The records below are to be quoted in full; please keep every word exact.

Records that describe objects
-------------------------

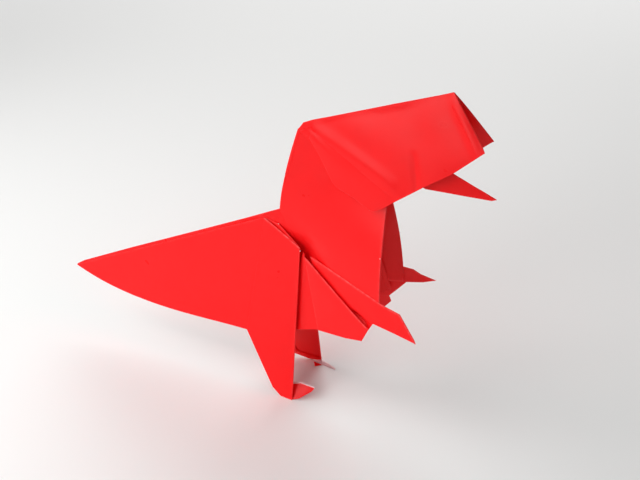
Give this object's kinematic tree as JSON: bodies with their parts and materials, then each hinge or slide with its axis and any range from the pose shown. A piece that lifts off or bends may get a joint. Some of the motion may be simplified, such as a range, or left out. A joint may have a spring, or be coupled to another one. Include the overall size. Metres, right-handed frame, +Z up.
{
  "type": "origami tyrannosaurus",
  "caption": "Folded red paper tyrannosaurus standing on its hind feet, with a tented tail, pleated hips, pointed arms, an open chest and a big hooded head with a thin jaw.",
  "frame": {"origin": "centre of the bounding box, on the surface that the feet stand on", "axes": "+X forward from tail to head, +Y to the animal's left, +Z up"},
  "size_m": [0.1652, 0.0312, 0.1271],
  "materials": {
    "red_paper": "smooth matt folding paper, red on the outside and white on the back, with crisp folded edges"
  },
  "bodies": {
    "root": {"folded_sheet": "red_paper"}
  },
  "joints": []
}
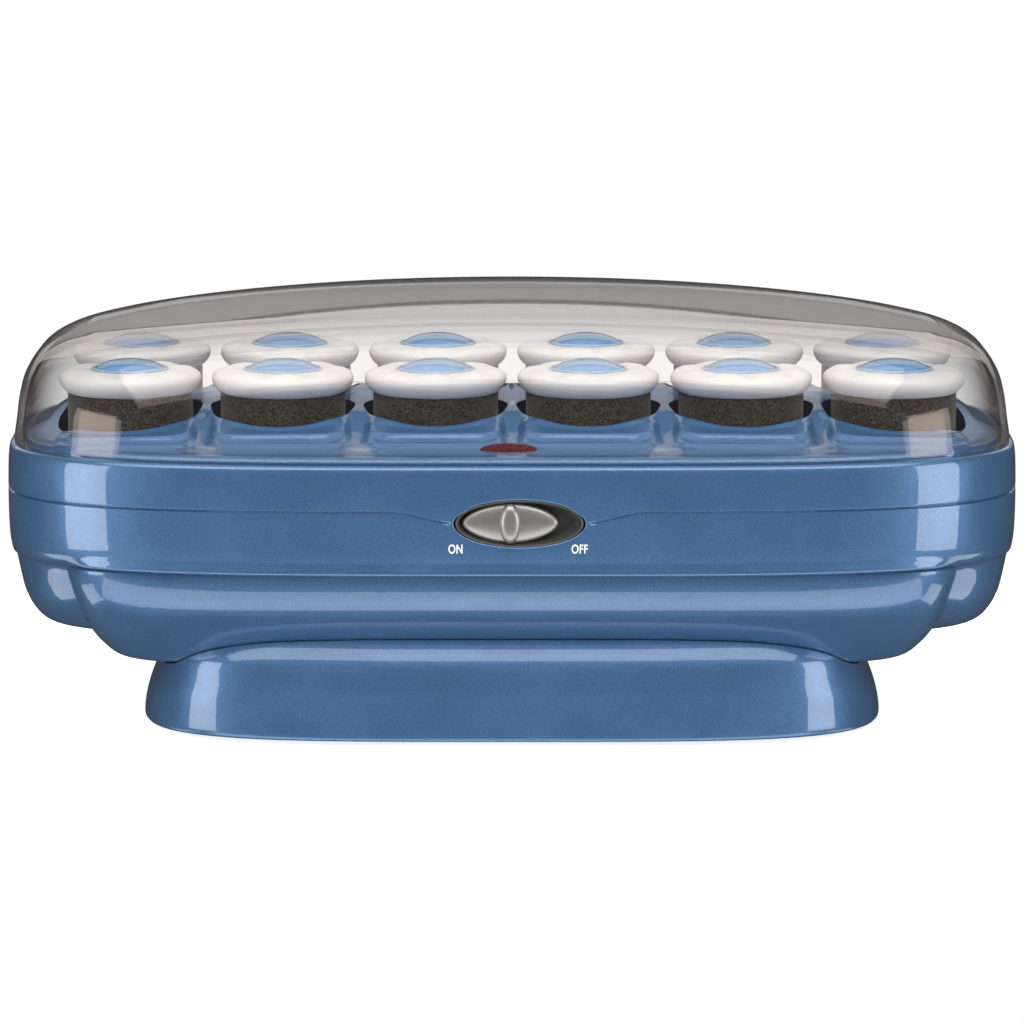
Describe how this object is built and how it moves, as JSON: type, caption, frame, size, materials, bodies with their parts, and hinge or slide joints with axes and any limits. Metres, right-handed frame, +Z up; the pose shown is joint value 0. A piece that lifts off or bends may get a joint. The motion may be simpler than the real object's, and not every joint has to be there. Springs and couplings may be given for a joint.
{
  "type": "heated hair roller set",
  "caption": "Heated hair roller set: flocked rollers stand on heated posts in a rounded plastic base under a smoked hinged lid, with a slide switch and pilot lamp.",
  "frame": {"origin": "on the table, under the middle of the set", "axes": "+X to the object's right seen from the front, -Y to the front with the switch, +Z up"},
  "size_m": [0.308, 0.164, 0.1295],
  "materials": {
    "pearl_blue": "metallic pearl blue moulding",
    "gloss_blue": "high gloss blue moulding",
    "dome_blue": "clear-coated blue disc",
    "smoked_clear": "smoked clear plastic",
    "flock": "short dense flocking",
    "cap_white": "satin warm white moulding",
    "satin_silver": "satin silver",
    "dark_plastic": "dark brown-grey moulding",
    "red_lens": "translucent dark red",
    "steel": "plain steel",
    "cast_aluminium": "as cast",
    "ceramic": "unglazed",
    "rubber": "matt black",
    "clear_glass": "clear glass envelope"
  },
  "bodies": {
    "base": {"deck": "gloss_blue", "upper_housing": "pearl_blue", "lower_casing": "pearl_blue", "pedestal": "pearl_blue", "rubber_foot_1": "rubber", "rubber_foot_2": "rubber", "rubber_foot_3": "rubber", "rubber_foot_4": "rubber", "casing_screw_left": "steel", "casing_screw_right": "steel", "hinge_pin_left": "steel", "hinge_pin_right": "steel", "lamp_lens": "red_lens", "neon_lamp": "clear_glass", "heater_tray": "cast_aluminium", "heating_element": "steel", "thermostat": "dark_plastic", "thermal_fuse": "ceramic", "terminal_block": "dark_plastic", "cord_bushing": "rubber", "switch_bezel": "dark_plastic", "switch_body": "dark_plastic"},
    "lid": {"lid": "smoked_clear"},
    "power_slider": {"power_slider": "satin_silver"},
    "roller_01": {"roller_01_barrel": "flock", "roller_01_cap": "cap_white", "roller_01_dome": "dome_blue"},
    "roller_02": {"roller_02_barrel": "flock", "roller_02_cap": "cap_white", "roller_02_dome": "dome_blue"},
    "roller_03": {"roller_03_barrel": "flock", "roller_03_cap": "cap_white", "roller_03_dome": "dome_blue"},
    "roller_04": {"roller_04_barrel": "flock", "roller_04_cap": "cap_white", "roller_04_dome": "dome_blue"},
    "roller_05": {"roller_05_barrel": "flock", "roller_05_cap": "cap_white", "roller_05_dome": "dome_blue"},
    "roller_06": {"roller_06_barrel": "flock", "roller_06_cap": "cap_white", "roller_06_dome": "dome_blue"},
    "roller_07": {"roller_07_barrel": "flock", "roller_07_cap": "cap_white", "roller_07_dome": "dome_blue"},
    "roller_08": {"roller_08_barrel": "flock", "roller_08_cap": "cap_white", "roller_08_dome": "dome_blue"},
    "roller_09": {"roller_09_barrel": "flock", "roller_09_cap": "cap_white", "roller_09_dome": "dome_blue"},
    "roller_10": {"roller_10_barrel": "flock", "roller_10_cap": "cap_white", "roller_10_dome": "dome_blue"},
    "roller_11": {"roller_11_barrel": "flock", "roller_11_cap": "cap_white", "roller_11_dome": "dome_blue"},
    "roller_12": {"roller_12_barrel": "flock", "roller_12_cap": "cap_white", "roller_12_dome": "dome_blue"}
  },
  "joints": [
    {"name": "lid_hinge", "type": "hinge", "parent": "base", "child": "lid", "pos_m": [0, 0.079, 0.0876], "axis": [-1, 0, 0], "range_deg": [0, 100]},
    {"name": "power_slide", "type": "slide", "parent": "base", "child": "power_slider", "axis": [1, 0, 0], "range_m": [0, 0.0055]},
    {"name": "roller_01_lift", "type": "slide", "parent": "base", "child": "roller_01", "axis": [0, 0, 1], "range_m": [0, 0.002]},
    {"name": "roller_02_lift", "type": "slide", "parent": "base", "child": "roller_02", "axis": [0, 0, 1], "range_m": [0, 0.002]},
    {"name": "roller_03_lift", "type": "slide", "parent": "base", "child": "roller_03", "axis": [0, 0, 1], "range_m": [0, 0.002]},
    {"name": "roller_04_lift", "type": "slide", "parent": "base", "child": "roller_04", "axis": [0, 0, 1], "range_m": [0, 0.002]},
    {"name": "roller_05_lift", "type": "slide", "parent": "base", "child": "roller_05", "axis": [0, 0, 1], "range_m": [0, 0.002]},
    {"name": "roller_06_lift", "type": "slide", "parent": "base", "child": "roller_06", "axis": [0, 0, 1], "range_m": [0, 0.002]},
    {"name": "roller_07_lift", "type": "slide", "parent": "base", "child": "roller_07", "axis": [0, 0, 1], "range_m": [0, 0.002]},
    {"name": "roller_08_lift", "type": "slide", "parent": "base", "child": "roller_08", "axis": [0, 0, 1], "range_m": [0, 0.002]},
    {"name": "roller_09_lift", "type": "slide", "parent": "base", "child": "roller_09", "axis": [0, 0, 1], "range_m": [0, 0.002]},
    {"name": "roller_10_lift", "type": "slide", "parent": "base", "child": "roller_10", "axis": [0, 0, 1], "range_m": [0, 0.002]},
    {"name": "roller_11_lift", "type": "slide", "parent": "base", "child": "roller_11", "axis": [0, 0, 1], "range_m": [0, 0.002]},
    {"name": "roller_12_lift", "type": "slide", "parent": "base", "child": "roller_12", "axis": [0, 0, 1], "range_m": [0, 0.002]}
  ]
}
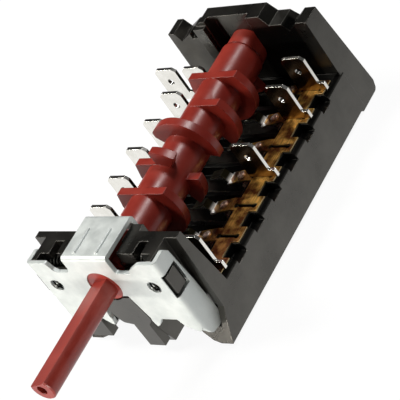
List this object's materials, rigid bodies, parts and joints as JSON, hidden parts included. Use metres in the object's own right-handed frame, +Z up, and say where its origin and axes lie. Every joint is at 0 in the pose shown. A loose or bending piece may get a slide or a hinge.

-------------------------

● Exercise answer
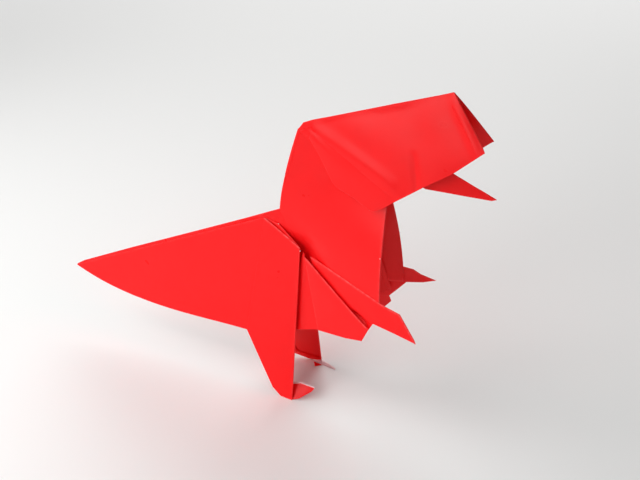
Give this object's kinematic tree as JSON: bodies with their parts and materials, then each hinge or slide with its axis and any range from the pose shown. A piece that lifts off or bends may get a joint. Some of the motion may be simplified, such as a range, or left out. A joint may have a spring, or be coupled to another one. Include the overall size. Metres, right-handed frame, +Z up.
{
  "type": "origami tyrannosaurus",
  "caption": "Folded red paper tyrannosaurus standing on its hind feet, with a tented tail, pleated hips, pointed arms, an open chest and a big hooded head with a thin jaw.",
  "frame": {"origin": "centre of the bounding box, on the surface that the feet stand on", "axes": "+X forward from tail to head, +Y to the animal's left, +Z up"},
  "size_m": [0.1652, 0.0312, 0.1271],
  "materials": {
    "red_paper": "smooth matt folding paper, red on the outside and white on the back, with crisp folded edges"
  },
  "bodies": {
    "root": {"folded_sheet": "red_paper"}
  },
  "joints": []
}
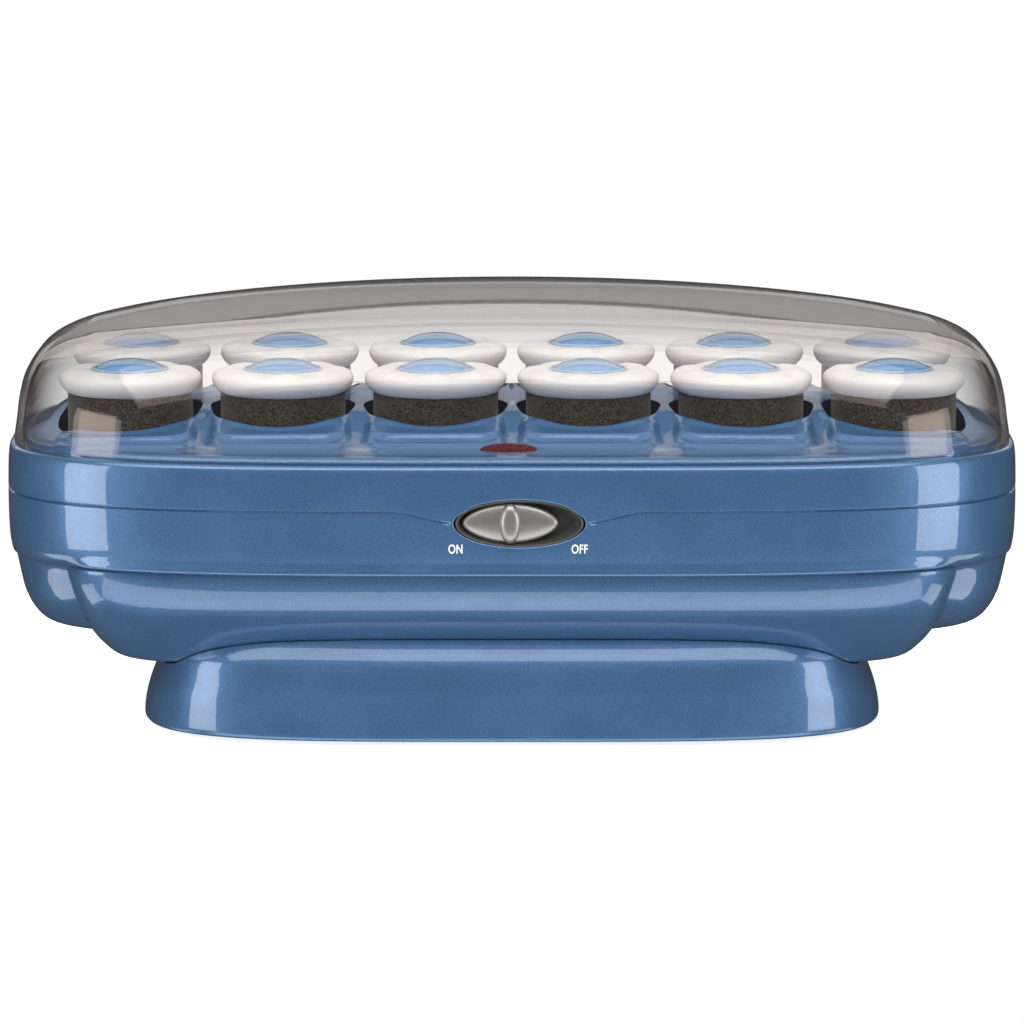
Describe how this object is built and how it moves, as JSON: type, caption, frame, size, materials, bodies with their parts, and hinge or slide joints with axes and any limits. Metres, right-handed frame, +Z up; the pose shown is joint value 0. A piece that lifts off or bends may get a joint. The motion may be simpler than the real object's, and not every joint has to be there. Springs and couplings may be given for a joint.
{
  "type": "heated hair roller set",
  "caption": "Heated hair roller set: flocked rollers stand on heated posts in a rounded plastic base under a smoked hinged lid, with a slide switch and pilot lamp.",
  "frame": {"origin": "on the table, under the middle of the set", "axes": "+X to the object's right seen from the front, -Y to the front with the switch, +Z up"},
  "size_m": [0.308, 0.164, 0.1295],
  "materials": {
    "pearl_blue": "metallic pearl blue moulding",
    "gloss_blue": "high gloss blue moulding",
    "dome_blue": "clear-coated blue disc",
    "smoked_clear": "smoked clear plastic",
    "flock": "short dense flocking",
    "cap_white": "satin warm white moulding",
    "satin_silver": "satin silver",
    "dark_plastic": "dark brown-grey moulding",
    "red_lens": "translucent dark red",
    "steel": "plain steel",
    "cast_aluminium": "as cast",
    "ceramic": "unglazed",
    "rubber": "matt black",
    "clear_glass": "clear glass envelope"
  },
  "bodies": {
    "base": {"deck": "gloss_blue", "upper_housing": "pearl_blue", "lower_casing": "pearl_blue", "pedestal": "pearl_blue", "rubber_foot_1": "rubber", "rubber_foot_2": "rubber", "rubber_foot_3": "rubber", "rubber_foot_4": "rubber", "casing_screw_left": "steel", "casing_screw_right": "steel", "hinge_pin_left": "steel", "hinge_pin_right": "steel", "lamp_lens": "red_lens", "neon_lamp": "clear_glass", "heater_tray": "cast_aluminium", "heating_element": "steel", "thermostat": "dark_plastic", "thermal_fuse": "ceramic", "terminal_block": "dark_plastic", "cord_bushing": "rubber", "switch_bezel": "dark_plastic", "switch_body": "dark_plastic"},
    "lid": {"lid": "smoked_clear"},
    "power_slider": {"power_slider": "satin_silver"},
    "roller_01": {"roller_01_barrel": "flock", "roller_01_cap": "cap_white", "roller_01_dome": "dome_blue"},
    "roller_02": {"roller_02_barrel": "flock", "roller_02_cap": "cap_white", "roller_02_dome": "dome_blue"},
    "roller_03": {"roller_03_barrel": "flock", "roller_03_cap": "cap_white", "roller_03_dome": "dome_blue"},
    "roller_04": {"roller_04_barrel": "flock", "roller_04_cap": "cap_white", "roller_04_dome": "dome_blue"},
    "roller_05": {"roller_05_barrel": "flock", "roller_05_cap": "cap_white", "roller_05_dome": "dome_blue"},
    "roller_06": {"roller_06_barrel": "flock", "roller_06_cap": "cap_white", "roller_06_dome": "dome_blue"},
    "roller_07": {"roller_07_barrel": "flock", "roller_07_cap": "cap_white", "roller_07_dome": "dome_blue"},
    "roller_08": {"roller_08_barrel": "flock", "roller_08_cap": "cap_white", "roller_08_dome": "dome_blue"},
    "roller_09": {"roller_09_barrel": "flock", "roller_09_cap": "cap_white", "roller_09_dome": "dome_blue"},
    "roller_10": {"roller_10_barrel": "flock", "roller_10_cap": "cap_white", "roller_10_dome": "dome_blue"},
    "roller_11": {"roller_11_barrel": "flock", "roller_11_cap": "cap_white", "roller_11_dome": "dome_blue"},
    "roller_12": {"roller_12_barrel": "flock", "roller_12_cap": "cap_white", "roller_12_dome": "dome_blue"}
  },
  "joints": [
    {"name": "lid_hinge", "type": "hinge", "parent": "base", "child": "lid", "pos_m": [0, 0.079, 0.0876], "axis": [-1, 0, 0], "range_deg": [0, 100]},
    {"name": "power_slide", "type": "slide", "parent": "base", "child": "power_slider", "axis": [1, 0, 0], "range_m": [0, 0.0055]},
    {"name": "roller_01_lift", "type": "slide", "parent": "base", "child": "roller_01", "axis": [0, 0, 1], "range_m": [0, 0.002]},
    {"name": "roller_02_lift", "type": "slide", "parent": "base", "child": "roller_02", "axis": [0, 0, 1], "range_m": [0, 0.002]},
    {"name": "roller_03_lift", "type": "slide", "parent": "base", "child": "roller_03", "axis": [0, 0, 1], "range_m": [0, 0.002]},
    {"name": "roller_04_lift", "type": "slide", "parent": "base", "child": "roller_04", "axis": [0, 0, 1], "range_m": [0, 0.002]},
    {"name": "roller_05_lift", "type": "slide", "parent": "base", "child": "roller_05", "axis": [0, 0, 1], "range_m": [0, 0.002]},
    {"name": "roller_06_lift", "type": "slide", "parent": "base", "child": "roller_06", "axis": [0, 0, 1], "range_m": [0, 0.002]},
    {"name": "roller_07_lift", "type": "slide", "parent": "base", "child": "roller_07", "axis": [0, 0, 1], "range_m": [0, 0.002]},
    {"name": "roller_08_lift", "type": "slide", "parent": "base", "child": "roller_08", "axis": [0, 0, 1], "range_m": [0, 0.002]},
    {"name": "roller_09_lift", "type": "slide", "parent": "base", "child": "roller_09", "axis": [0, 0, 1], "range_m": [0, 0.002]},
    {"name": "roller_10_lift", "type": "slide", "parent": "base", "child": "roller_10", "axis": [0, 0, 1], "range_m": [0, 0.002]},
    {"name": "roller_11_lift", "type": "slide", "parent": "base", "child": "roller_11", "axis": [0, 0, 1], "range_m": [0, 0.002]},
    {"name": "roller_12_lift", "type": "slide", "parent": "base", "child": "roller_12", "axis": [0, 0, 1], "range_m": [0, 0.002]}
  ]
}
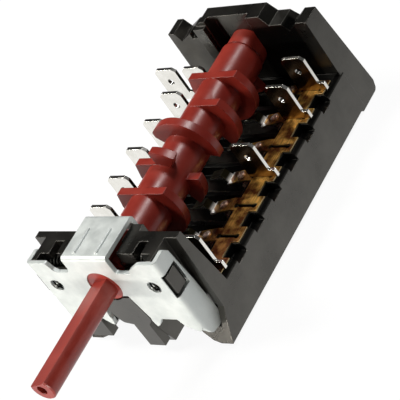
List this object's materials, rigid bodies, parts and joints as JSON, hidden parts included. Use metres in the object's own right-handed frame, +Z up, and say where its origin and axes lie. Every joint is at 0 in the pose shown. A loose or bending piece may get a slide or a hinge.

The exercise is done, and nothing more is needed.